Cette compensation n’est pas prévue par le droit tunisien. Seuls des dommages et intérêts sont prévus. C’est la partie qui demande le divorce qui sera systématiquement condamnée au paiement de ces dommages et intérêts en réparation du préjudice matériel et moral.
33. Cette réparation du préjudice n’est par contre pas systématique en droit français puisque le juge aux affaires familiales peut et uniquement dans certaines circonstances et en réparation de conséquences d’une particulière gravité, condamné une partie à des dommages et intérêts.
En effet l’article 266 du Code civil prévoit que :
« Sans préjudice de l’application de l’article 270, des dommages et intérêts peuvent être accordés à un époux en réparation des conséquences d’une particulière gravité qu’il subit du fait de la dissolution du mariage soit lorsqu’il était défendeur à un divorce prononcé pour altération définitive du lien conjugal et qu’il n’avait lui-même formé aucune demande en divorce, soit lorsque le divorce est prononcé aux torts exclusifs de son conjoint.
Cette demande ne peut être formée qu’à l’occasion de l’action en divorce ».
Conclusion.
34. Les obligations conjugales sont un élément fondamental du contrat mariage et de la relation du couple. Elles contribuent à créer un cadre de vie stable et harmonieux pour les époux et pour leurs enfants.

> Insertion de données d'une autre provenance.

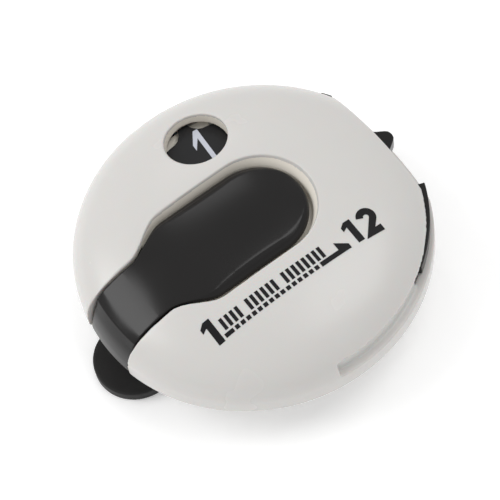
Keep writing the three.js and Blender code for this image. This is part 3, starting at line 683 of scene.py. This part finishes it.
# ---------------------------------------------------------------- stage
def make_stage():
    """A white floor under an even white sky."""
    floor = made("floor", [(-2000, -2000, 0), (2000, -2000, 0), (2000, 2000, 0), (-2000, 2000, 0)],
                 [(0, 1, 2, 3)], lift=-0.05)
    paint = plastic("floor_paint", (0.97, 0.97, 0.97), (0.96, 0.96, 0.96), 0.8)
    shader = paint.node_tree.nodes["Principled BSDF"]
    shader.inputs["Emission Color"].default_value = (1, 1, 1, 1)
    shader.inputs["Emission Strength"].default_value = 0.2
    floor.data.materials.append(paint)
    world = bpy.data.worlds.new("studio")
    bpy.context.scene.world = world
    world.use_nodes = True
    sky = world.node_tree.nodes["Background"]
    sky.inputs["Color"].default_value = (1, 1, 1, 1)
    sky.inputs["Strength"].default_value = 0.66
    bpy.context.scene.view_settings.view_transform = "Standard"


def softbox(name, place, target, width, height, power):
    """An area light in metres and watts that faces its target."""
    lamp = bpy.data.lights.new(name, "AREA")
    lamp.shape = "RECTANGLE"
    lamp.size, lamp.size_y, lamp.energy = width, height, power
    holder = bpy.data.objects.new(name, lamp)
    bpy.context.scene.collection.objects.link(holder)
    holder.location = place
    holder.rotation_euler = (Vector(target) - Vector(place)).to_track_quat("-Z", "Y").to_euler()


# The camera looks down on the face: how the housing leans, where its high side is, and how it is turned.
LEAN, BEARING, TURN = 30.0, 101.34, 26.76
CAMERA_DISTANCE = 300.0
CAMERA_AIM = (0.10, -3.40)
CAMERA_FOCAL = 158.3
AIM_HEIGHT = 14.4


def make_camera():
    """Places the camera, and returns the directions of its right, its top and its back."""
    lean, bearing, turn = radians(LEAN), radians(BEARING), radians(TURN)
    face = Vector((sin(lean) * cos(bearing), sin(lean) * sin(bearing), cos(lean)))
    level = Vector((sin(bearing), -cos(bearing), 0))
    steep = face.cross(level)
    along = cos(turn) * level + sin(turn) * steep
    across = -sin(turn) * level + cos(turn) * steep
    axes = Matrix((along, across, face))
    right, up, back = axes.col[0], axes.col[1], axes.col[2]
    lens = bpy.data.cameras.new("camera")
    lens.lens = CAMERA_FOCAL
    lens.clip_start, lens.clip_end = 0.01, 10
    camera = bpy.data.objects.new("camera", lens)
    bpy.context.scene.collection.objects.link(camera)
    place = Vector((0, 0, AIM_HEIGHT)) + CAMERA_DISTANCE * back + CAMERA_AIM[0] * right + CAMERA_AIM[1] * up
    camera.matrix_world = Matrix.Translation(place * MM) @ axes.to_4x4()
    bpy.context.scene.camera = camera
    return right, up, back


make_shell()
make_lever()
make_wheel()
make_numbers()
make_print()
make_reset()
make_clip()
finish_cad()
make_stage()
right, up, back = make_camera()
middle = Vector((0, 0, 0.012))  # of the object, in metres
softbox("key", middle + 0.16 * right + 0.34 * up + 0.42 * back, middle, 0.3, 0.3, 0.7)
softbox("neck_light", Vector((-0.34, 0.27, 0.415)), middle, 0.34, 0.3, 1.25)
softbox("tip_light", Vector((0.135, 0.4, 0.425)), middle, 0.12, 0.12, 0.09)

Le respect de ces obligations est essentiel pour assurer la pérennité du couple et le bien-être de chacun de ses membres. Le manquement pourra, s’il est suffisamment grave, mettre fin au contrat de mariage et voir la partie fautive condamnée à des dommages et intérêts.
35. Les couples tunisiens installés en France, sont soumis au droit français et sont par conséquent soumis aux obligations prévues par le Code civil et qui même si elles sont plus ou moins reprises par le droit tunisien présentent des différences notables et lourdes de conséquences.
36. Cette disparité des législations peut amener les parties à vouloir choisir de saisir le juge français ou le juge tunisien en fonction de la situation et des attentes. Cela dit, leur liberté de choix est très restreinte par l’application des règles du droit international privé.